White House budget chief Peter Orszag said that CBO’s economic projections are more pessimistic than those of the White House, private economists and the Federal Reserve and that he remained confident that Obama’s budget, if enacted, would produce smaller deficits.

About those deficits?

About those deficits?

Orszag, the former director of the CBO, now finds the CBO just isn’t an entity in which we should put much stock when it comes to budget analysis – especially when it finds such budget numbers “unsustainable”. Nope. Instead we should heed the Fed – which has proven to be such an economic font of solutions in this current crisis – and unnamed “private economists” whose only claim to fame is they agree with the administration’s projections.
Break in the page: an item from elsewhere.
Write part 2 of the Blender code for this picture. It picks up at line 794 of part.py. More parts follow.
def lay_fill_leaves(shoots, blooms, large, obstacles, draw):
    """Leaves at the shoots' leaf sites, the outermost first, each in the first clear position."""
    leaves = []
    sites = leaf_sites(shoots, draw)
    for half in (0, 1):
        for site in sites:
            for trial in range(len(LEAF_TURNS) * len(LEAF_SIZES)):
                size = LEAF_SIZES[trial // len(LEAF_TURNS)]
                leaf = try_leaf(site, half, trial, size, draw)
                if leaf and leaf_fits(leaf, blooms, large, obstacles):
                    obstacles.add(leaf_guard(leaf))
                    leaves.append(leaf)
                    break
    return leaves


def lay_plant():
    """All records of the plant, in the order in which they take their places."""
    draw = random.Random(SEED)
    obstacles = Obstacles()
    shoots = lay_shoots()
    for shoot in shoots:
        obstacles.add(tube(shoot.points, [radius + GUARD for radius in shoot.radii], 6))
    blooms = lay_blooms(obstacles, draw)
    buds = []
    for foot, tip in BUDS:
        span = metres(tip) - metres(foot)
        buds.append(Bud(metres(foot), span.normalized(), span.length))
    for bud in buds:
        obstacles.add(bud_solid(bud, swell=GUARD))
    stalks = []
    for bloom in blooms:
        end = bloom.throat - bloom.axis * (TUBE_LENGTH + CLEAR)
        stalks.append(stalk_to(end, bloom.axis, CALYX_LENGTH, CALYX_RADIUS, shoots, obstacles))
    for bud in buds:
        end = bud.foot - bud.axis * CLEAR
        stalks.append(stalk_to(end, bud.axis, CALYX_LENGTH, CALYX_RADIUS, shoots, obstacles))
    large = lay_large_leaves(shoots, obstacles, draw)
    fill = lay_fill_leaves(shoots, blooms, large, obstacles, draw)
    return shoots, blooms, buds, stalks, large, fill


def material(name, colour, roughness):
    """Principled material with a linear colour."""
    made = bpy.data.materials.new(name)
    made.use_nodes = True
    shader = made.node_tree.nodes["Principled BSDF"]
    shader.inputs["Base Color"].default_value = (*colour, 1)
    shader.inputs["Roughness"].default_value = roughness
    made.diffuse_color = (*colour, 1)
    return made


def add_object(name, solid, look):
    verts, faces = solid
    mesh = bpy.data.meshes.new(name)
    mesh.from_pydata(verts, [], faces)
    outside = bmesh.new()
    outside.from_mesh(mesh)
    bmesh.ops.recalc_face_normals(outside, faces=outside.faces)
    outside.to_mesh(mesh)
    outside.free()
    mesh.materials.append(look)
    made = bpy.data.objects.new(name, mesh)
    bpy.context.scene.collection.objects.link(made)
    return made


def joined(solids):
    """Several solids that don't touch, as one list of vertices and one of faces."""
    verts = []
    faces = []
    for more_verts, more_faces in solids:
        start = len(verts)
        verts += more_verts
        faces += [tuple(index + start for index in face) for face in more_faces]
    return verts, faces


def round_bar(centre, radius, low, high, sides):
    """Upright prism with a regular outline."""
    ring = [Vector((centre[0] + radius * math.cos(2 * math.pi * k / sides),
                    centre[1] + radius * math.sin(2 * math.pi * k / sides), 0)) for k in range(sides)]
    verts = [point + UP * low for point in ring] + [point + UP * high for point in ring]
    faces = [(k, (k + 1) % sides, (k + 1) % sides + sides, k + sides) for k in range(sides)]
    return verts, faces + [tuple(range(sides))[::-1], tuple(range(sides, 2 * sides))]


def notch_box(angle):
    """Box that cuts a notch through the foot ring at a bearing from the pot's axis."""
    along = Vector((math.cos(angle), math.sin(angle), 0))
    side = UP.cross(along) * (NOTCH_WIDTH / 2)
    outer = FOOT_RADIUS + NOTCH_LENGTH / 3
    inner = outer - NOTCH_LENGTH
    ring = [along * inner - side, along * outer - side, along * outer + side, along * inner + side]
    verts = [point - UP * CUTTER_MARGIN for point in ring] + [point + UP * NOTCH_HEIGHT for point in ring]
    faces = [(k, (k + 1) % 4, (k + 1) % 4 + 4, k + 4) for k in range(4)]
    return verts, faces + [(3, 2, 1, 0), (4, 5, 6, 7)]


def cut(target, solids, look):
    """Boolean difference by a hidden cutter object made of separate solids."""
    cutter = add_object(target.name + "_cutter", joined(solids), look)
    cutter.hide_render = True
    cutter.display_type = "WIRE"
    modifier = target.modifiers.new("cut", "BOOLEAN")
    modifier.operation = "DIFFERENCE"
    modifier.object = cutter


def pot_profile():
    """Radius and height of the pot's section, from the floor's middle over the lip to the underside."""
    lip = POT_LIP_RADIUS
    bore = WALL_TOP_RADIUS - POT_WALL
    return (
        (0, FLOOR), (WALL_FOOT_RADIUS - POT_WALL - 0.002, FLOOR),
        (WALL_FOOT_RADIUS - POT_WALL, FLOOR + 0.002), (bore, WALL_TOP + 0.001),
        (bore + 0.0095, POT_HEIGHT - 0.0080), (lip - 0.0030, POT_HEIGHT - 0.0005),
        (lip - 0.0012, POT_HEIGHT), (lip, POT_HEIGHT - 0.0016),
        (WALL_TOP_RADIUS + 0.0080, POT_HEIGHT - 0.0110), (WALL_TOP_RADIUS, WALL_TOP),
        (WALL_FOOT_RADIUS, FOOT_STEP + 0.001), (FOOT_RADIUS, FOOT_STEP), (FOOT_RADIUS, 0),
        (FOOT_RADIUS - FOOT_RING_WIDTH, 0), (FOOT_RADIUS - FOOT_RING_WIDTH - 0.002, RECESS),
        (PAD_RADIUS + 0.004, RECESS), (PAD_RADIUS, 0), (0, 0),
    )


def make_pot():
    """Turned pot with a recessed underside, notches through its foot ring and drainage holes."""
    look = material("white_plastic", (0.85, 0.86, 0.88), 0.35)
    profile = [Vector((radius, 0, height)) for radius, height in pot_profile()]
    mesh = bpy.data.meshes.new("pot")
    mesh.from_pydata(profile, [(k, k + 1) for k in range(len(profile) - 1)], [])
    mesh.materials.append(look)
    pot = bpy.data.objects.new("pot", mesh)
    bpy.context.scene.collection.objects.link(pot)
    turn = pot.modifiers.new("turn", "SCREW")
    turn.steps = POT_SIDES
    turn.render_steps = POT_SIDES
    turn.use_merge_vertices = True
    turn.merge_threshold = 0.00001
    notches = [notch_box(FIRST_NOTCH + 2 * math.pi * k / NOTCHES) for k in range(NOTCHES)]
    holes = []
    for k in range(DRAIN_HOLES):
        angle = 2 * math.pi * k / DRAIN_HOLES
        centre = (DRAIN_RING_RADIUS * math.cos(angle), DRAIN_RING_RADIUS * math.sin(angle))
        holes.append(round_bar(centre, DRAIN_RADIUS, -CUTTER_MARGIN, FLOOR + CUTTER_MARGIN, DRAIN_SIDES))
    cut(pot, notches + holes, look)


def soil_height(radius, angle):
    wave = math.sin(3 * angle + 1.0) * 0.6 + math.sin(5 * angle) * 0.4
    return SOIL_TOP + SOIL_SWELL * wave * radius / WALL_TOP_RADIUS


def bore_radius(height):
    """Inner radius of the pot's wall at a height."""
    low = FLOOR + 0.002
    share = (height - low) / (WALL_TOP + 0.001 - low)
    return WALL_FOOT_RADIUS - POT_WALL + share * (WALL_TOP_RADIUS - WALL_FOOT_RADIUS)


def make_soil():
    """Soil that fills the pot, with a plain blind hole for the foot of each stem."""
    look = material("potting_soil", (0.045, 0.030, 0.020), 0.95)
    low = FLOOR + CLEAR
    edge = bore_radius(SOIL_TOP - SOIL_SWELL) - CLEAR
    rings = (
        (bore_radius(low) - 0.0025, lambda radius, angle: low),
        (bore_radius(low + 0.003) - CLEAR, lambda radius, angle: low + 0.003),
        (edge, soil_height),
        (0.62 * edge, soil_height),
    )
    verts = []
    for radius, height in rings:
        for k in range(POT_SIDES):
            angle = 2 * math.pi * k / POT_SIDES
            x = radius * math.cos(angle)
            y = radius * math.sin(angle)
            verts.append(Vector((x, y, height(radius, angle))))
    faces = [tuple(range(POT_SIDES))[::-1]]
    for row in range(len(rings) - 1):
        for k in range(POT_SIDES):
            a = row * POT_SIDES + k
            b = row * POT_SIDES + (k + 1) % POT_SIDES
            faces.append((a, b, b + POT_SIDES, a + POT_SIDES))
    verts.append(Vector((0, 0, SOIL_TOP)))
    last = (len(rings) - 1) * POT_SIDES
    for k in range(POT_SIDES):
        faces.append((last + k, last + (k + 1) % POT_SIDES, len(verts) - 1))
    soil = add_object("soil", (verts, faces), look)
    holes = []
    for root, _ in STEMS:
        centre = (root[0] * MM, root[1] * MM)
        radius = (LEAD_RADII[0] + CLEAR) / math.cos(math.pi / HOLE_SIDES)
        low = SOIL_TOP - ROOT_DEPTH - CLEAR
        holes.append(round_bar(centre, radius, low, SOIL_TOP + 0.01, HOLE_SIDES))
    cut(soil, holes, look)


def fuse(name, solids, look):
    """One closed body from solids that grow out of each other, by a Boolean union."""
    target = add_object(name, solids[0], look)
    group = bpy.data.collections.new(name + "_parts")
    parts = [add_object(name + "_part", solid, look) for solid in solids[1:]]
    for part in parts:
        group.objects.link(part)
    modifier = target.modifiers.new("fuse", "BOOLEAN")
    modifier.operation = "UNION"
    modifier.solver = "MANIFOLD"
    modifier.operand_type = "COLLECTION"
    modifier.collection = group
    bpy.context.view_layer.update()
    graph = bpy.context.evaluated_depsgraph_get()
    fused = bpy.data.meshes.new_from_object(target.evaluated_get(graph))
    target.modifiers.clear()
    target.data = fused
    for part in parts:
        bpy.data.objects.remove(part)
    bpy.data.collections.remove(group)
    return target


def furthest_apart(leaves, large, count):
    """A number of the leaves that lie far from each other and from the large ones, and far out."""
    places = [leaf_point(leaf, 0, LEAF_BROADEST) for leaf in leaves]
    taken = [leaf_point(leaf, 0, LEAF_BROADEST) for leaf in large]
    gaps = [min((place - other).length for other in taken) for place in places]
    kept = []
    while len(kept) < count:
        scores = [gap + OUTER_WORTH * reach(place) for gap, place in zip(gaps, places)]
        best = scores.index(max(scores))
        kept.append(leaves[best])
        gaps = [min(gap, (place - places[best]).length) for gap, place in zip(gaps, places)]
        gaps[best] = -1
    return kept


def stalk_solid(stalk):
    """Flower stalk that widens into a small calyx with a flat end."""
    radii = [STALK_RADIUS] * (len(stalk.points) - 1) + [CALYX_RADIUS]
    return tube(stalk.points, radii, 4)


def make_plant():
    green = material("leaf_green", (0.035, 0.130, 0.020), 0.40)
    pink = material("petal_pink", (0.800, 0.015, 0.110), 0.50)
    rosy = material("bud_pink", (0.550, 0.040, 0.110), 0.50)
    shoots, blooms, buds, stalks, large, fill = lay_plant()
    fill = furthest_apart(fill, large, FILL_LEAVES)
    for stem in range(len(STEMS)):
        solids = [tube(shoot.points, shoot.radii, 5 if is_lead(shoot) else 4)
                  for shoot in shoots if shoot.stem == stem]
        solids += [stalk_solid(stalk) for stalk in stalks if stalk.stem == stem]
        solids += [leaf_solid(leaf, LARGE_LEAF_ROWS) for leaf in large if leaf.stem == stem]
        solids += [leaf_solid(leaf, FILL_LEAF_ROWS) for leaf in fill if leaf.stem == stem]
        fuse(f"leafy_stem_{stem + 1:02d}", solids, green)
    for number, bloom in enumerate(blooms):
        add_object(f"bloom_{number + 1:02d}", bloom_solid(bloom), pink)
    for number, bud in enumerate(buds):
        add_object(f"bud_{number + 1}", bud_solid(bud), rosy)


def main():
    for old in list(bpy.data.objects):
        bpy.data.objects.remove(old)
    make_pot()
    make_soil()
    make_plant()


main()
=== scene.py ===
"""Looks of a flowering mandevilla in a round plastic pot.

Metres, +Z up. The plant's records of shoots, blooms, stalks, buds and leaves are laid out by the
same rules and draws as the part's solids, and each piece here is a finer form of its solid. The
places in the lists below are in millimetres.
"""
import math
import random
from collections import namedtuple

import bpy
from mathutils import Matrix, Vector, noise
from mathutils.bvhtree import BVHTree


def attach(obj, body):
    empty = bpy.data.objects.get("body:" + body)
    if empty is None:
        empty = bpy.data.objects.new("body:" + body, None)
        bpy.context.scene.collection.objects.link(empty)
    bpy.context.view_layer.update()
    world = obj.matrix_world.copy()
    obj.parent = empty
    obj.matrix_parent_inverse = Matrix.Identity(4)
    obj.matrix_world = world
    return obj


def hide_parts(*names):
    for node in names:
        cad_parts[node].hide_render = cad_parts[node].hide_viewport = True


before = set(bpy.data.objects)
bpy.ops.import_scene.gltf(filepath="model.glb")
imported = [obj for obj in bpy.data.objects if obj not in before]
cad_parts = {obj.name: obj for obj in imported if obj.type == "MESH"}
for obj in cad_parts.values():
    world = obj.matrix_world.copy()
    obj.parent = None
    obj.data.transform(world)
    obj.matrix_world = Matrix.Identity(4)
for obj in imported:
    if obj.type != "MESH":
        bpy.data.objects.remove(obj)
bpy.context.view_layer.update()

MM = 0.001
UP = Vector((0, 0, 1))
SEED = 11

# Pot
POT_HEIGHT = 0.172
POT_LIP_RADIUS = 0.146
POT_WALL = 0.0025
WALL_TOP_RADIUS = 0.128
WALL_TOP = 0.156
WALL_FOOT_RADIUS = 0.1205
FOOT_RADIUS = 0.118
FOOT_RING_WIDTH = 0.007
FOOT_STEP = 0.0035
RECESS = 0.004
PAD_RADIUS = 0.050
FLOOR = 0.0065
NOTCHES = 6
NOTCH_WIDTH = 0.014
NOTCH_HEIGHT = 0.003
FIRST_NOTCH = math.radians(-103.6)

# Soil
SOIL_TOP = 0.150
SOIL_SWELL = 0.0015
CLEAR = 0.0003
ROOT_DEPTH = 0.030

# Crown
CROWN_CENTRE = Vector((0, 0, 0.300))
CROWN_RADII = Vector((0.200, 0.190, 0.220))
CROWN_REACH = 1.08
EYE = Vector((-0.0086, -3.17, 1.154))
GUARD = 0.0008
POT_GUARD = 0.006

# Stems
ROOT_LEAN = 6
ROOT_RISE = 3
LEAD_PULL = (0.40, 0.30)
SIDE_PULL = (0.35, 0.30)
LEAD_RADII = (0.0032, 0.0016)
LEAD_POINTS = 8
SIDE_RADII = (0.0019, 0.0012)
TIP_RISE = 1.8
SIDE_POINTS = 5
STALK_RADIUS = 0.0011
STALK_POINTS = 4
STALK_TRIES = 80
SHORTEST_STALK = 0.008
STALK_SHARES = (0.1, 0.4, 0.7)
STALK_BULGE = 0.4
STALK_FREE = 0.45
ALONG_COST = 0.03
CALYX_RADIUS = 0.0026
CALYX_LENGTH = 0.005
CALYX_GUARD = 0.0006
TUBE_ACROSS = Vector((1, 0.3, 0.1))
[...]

The organization Orszag previously led suddenly has a credibility problem.

However Orszag did have to admit that if the CBO is right, well, that’s a horse of a different color:

Even so, Orszag acknowledged that if the CBO projections prove accurate, Obama’s budget would produce deficits that could not be sustained. “Deficits in the, let’s say, 5 percent of GDP range would lead to rising debt-to-GDP ratios that would ultimately not be sustainable,” Orszag told reporters.

Of course there have been many economic analysts prior to the CBO projections who have found the administration’s projections to be very optimistic in outlying years, in fact the term “rose colored glasses” seems most apropos.
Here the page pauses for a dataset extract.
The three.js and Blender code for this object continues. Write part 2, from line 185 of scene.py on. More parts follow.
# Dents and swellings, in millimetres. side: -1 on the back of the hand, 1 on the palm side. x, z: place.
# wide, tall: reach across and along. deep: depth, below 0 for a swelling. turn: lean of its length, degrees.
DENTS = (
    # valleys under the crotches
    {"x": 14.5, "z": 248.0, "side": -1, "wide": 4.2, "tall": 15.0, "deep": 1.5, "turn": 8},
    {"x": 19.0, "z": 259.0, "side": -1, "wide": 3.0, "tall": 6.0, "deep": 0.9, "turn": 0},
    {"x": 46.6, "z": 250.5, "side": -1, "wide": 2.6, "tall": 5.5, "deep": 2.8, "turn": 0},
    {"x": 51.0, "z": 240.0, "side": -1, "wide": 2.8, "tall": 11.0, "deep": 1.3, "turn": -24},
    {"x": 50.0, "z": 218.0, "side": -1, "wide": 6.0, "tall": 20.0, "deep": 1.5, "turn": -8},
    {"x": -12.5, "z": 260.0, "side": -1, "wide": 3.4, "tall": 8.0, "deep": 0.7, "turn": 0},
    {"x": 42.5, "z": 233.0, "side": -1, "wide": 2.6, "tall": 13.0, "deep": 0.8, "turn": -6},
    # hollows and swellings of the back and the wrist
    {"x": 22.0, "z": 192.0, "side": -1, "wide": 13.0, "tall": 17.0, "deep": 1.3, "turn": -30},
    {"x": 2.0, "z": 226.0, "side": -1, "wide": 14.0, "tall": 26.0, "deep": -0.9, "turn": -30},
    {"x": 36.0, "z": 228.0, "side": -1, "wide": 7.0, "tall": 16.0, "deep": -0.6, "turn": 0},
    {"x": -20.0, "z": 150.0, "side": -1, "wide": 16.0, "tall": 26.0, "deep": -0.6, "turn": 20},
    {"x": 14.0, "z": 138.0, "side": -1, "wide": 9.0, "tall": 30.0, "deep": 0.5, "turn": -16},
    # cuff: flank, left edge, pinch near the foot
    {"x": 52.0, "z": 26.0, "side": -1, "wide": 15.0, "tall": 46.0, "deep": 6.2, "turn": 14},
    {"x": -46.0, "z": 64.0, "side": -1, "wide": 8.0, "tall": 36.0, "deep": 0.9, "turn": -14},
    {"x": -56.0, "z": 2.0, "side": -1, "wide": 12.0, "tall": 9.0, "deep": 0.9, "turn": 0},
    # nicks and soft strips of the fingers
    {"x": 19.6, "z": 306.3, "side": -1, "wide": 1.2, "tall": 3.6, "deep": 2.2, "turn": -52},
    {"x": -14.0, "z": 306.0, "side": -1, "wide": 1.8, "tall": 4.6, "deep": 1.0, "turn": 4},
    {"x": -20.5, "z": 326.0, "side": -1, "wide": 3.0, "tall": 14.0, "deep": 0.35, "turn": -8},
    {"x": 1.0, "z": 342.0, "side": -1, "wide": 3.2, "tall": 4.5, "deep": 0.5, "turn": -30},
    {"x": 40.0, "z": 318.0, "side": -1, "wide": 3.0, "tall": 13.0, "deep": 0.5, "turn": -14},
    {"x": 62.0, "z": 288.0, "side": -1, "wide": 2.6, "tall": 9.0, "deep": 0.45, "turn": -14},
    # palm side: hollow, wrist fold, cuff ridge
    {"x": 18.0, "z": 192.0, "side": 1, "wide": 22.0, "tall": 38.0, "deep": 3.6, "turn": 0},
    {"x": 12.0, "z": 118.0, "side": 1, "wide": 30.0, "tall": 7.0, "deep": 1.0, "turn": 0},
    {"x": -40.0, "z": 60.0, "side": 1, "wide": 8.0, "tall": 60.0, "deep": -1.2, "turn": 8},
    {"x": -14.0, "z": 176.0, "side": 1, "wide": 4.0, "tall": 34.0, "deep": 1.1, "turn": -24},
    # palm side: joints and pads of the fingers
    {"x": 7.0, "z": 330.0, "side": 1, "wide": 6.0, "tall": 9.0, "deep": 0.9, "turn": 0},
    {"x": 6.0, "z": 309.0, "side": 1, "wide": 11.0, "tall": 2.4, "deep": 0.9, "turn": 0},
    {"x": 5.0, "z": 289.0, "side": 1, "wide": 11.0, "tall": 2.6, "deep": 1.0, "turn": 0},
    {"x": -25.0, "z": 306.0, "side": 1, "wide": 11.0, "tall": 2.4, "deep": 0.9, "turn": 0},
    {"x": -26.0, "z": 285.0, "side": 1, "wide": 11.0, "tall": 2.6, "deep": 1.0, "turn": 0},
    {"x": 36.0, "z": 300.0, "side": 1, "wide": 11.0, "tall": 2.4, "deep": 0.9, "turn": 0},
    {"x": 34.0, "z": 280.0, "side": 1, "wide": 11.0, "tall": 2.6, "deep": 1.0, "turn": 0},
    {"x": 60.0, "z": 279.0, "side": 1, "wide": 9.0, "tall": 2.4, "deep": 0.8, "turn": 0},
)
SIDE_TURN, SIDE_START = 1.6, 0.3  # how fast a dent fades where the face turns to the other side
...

So which makes more sense to you in this particular time of financial crisis- listen to those who say your projections are too rosy and trim them back (and the deficits they produce) to ensure that should it happen as the more pessimistic projections hold, you don’t chance pushing the nation into a period of unsustainable debt, or waive them off and take the chance that you’re right and they’re not?
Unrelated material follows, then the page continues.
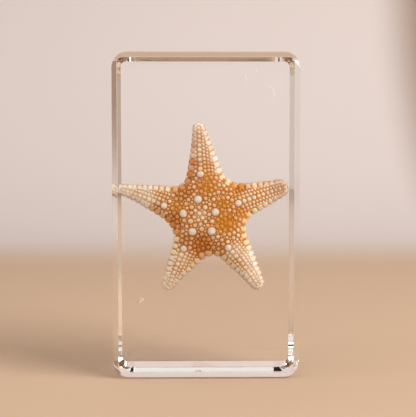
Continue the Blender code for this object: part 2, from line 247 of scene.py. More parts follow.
# Colour patches in the plane: x, z, radius and strength, full over the core's share of the radius
PATCH_CORE = 0.35
# Brown patches: partly the skin's own darker pigment, partly painted shade on the left-facing sides
# and where less light falls from above
BROWN_AND_SHADE_PATCHES = (
    (0.6, -9.0, 5.6, 1.0),
    (-9.6, -2.0, 5.6, 0.9),
    (-6.0, 8.5, 4.6, 0.7),
    (-4.2, 14.0, 3.4, 1.0),
    (-3.4, 18.8, 3.2, 1.0),
    (-5.0, -8.0, 3.4, 0.6),
    (-15.5, 1.6, 4.2, 0.6),
    (6.0, -10.0, 3.6, 0.5),
    (14.0, 11.5, 4.2, 0.9),
    (21.0, 13.5, 4.0, 0.9),
    (27.5, 11.0, 5.5, 0.55),
    (-2.8, 24.5, 2.6, 0.9),
    (-17.0, -1.0, 3.6, 0.4),
    (-1.0, 27.5, 3.6, 0.6),
)
ORANGE_PATCHES = (
    (8.8, -1.6, 5.6, 1.0),
    (7.6, 4.6, 3.6, 0.9),
    (2.2, 11.5, 5.5, 0.9),
    (13.5, 1.5, 4.0, 0.7),
    (-7.5, 3.2, 4.0, 0.8),
    (2.6, 18.0, 3.0, 0.5),
    (11.5, 9.5, 4.0, 0.5),
)
# Pale patches: partly paler tips, partly painted light and highlight on the sides turned to the light
PALE_AND_LIT_PATCHES = (
    (0.2, 1.0, 2.8, 0.6),
    (17.0, -13.5, 4.6, 1.0),
    (18.5, -19.5, 5.5, 1.0),
    (12.0, -11.5, 4.0, 0.8),
    (16.5, 6.6, 4.0, 0.3),
    (-7.0, -14.5, 4.5, 0.6),
    (-10.8, -22.0, 4.5, 0.9),
    (5.0, 20.5, 2.8, 0.9),
    (6.2, 16.4, 2.4, 0.6),
    (0.2, 24.5, 2.4, 0.5),
    (-19.0, 7.0, 5.5, 0.9),
    (-25.0, 9.5, 4.5, 1.0),
)
PALE_FROM = 15.0
PALE_TO = 31.0
PALE_AT_TIPS = 0.85
BROWN_OVER_PALE = 0.6

# Each finish of the starfish: the shares of a bead's height at which its pale top starts and
# is full, and how much paler it is all over. The pale top is partly the chalk's own colour and
# partly a painted highlight, and the oranger sides below it are partly painted shade
FINISHES = {
    "tanned_starfish_skin": (0.28, 0.9, 0.0),
    "chalky_starfish_beads": (0.28, 0.9, 0.0),
    "chalky_starfish_knobs": (0.12, 0.85, 0.75),
    "chalky_edge_plates": (0.15, 0.85, 0.0),
}

# Sizes of the patterns: the starfish's grain, coarser than the real one so that it shows, and
# its clouds of colour, the resin's wipe marks and waves, and the breaks in a hairline
GRAIN_SIZE = 0.3
CLOUD_SIZE = 4.0
WIPE_SIZE = 9.0
WAVE_SIZE = 22.0
BREAK_SIZE = 0.8


def linear(hex_colour):
    """Linear RGBA of an sRGB hex colour."""
    channels = [int(hex_colour[i:i + 2], 16) / 255 for i in (1, 3, 5)]
    return (*((c / 12.92 if c <= 0.04045 else ((c + 0.055) / 1.055) ** 2.4) for c in channels), 1.0)


class ResinSettings(bpy.types.PropertyGroup):
    corner_radius: FloatProperty(
        name="Corner radius", description="Radius of the four corners seen from the front",
        default=0.0053, unit="LENGTH")
    bevel_width: FloatProperty(
        name="Bevel width", description="Width of the flat bevel along the faces' edges",
        default=0.0019, unit="LENGTH")
    bevel_depth: FloatProperty(
        name="Bevel depth", description="How far the bevel falls to the side",
        default=0.0019, unit="LENGTH")
    crease_radius: FloatProperty(
        name="Crease radius", description="Radius of the soft line on each side of a bevel",
        default=0.00025, unit="LENGTH")
    ease_width: FloatProperty(
        name="Ease width", description="Width of the shallow slope between back face and bevel",
        default=0.0019, unit="LENGTH")
    ease_drop: FloatProperty(
        name="Ease drop", description="How far that slope falls",
        default=0.00017, unit="LENGTH")
    refraction: FloatProperty(
        name="Index of refraction", description="Polished casting resin is about 1.5",
        default=1.5, min=1.0, max=2.0)
    tint: StringProperty(
        name="Tint", description="sRGB colour that thick resin takes up", default="#F3E9DA")


class StarfishSettings(bpy.types.PropertyGroup):
    # A bead's top colours are partly its own chalk and partly a painted highlight
    bead_tan: StringProperty(
        name="Bead tan", description="sRGB colour of a bead's top on the disc", default="#FFE0A8")
    # Also laid over the pale patches, which are partly painted light
    bead_cream: StringProperty(
        name="Bead cream", description="sRGB colour of the palest beads", default="#FCF6F0")
    # Beads of the brown patches, which are partly painted shade
    bead_brown: StringProperty(
        name="Bead brown", description="sRGB colour of beads in the dark patches", default="#EC9114")
    bead_orange: StringProperty(
        name="Bead orange", description="sRGB colour of beads in the orange patches",
        default="#F4AA28")
    bead_light: StringProperty(
        name="Bead light", description="sRGB colour of the lighter beads among those",
        default="#FFF4DE")
    crevice: StringProperty(
        name="Crevice", description="sRGB colour of the skin between beads", default="#D88408")
    crevice_warm: StringProperty(
        name="Warm crevice", description="sRGB colour that clouds that skin", default="#E0900E")
    # Skin of the brown patches, which are partly painted shade
    crevice_dark: StringProperty(
        name="Dark crevice", description="sRGB colour of that skin in dark patches",
        default="#AE5B02")
    # Skin of the pale patches, which are partly painted light
    crevice_pale: StringProperty(
        name="Pale crevice", description="sRGB colour of that skin at the tips", default="#F7D6A2")
    seed: IntProperty(name="Seed", description="Start of the order of small beads", default=7, min=0)


class StudioSettings(bpy.types.PropertyGroup):
    floor_colour: StringProperty(
        name="Floor", description="sRGB colour of the floor", default="#B0957C")
    backdrop_colour: StringProperty(
        name="Backdrop", description="sRGB colour of the backdrop", default="#C2B7B3")
    camera_distance: FloatProperty(
        name="Camera distance", description="From the lens to the block's front",
        default=0.33, unit="LENGTH")
    key_power: FloatProperty(
        name="Key light", description="Power of the large soft light on the right",
        default=17.0, subtype="POWER")
    fill_power: FloatProperty(
        name="Fill light", description="Power of the soft light on the left", default=2.0,
        subtype="POWER")
    world_strength: FloatProperty(
        name="Surroundings", description="Strength of the light from all round", default=1.0)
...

“Caution” seems like a very important watch-word at this point, or it should be.

Instead we’re seeing a “damn the icebergs, full speed ahead” attitude from the crew of the economic Titanic.

~McQ

Obama Attempts To Spin Tax Cuts And Does It Badly

My favorite line from the other night’s Obama presser:

Now, just in terms of the historic record here, the Republicans were brought in early and were consulted. And you’ll remember that when we initially introduced our framework, they were pleasantly surprised and complimentary about the tax cuts that were presented in that framework. Those tax cuts are still in there. I mean, I suppose what I could have done is started off with no tax cuts, knowing that I was going to want some, and then let them take credit for all of them. And maybe that’s the lesson I learned.

Maybe that is a lesson he’s learned. Always nice to see your chief executive engaged in on-the-job training, no?

But more importantly, I enjoyed the spin. “Republicans were brought in early and were consulted”. That’s a bit of a stretch. In actuality the Republicans and Democrats were in agreement that government had to do something. And they were further in agreement with the broad outline of a stimulus package that would include a large percentage of tax cuts.

Now whether or not you agree that a stimulus package is needed or not, the point to be made here is a bunch of politicians from different sides agreeing that something must be done and one of them being pleased that the other side is considering tax cuts as a major part of that “something” does not equal being “brought in early” or being “consulted”.

A "Spinorama" Adventure

A "Spinorama" Adventure

That happens when the bill is written and put into final form, and as everyone know, Republicans weren’t brought in at all on that process, much less consulted. So when that final bill was trotted out and placed before the full House, with no debate, Republican voted 177-0 against it. They did so for a number of reasons, but primary among them was they had had no part in writing the bill. But of equal importance, the tax cuts that they were promised would be in the bill and comprise approximately 40% of it total, just weren’t there.

Oh the Democrats had used language to attempt to convince the Republicans and the press they were in there, but the CBO pretty well killed that meme.  Look on the huge graphic which lays out the spending proposed by the House and check out the upper right hand corner where the CBO discusses the tax cuts.  Its analysis reduces the Democratic claim that the bill contains 26% tax cuts down to 22%.  The primary reason the CBO denies what Democrats call tax cuts is because in reality they’re tranfer payments.  Approximately 100 billion dollars will go to people who don’t pay taxes in the first place.  Other than among Democrats, no other rational person would call giving money to people who don’t pay taxes a “tax cut”.

So when you hear President Obama say that the framework he outlined (which supposedly contained 40% tax cuts) was met with Republican approval, he’s probably right.  But when he then says, referring to those tax cuts, “they’re still in there”, he’s wrong and my guess is he knows that.  But as was obvious in the press conference, he was interested in characterizing the Republcians in a negative light, again mocking them and denigrating them, while at the same time speaking out of the other side of his mouth with faint praise to escape criticism for doing so.

That is not how I define “acting presidential”.

The fact remains the level of the promised tax cuts are not in the House version of the bill.  And while it is somewhat closer in the Senate bill, the reconciliation process may lower that as well.  Without the level of promised tax cuts in the bill which passes out of the reconciliation process, Republicans cannot be faulted for voting against its passage.  Again, that’s not to say I support a single bit of this – but I cannot fault the Republicans for not voting for it if what they were promised initially isn’t in the final bill.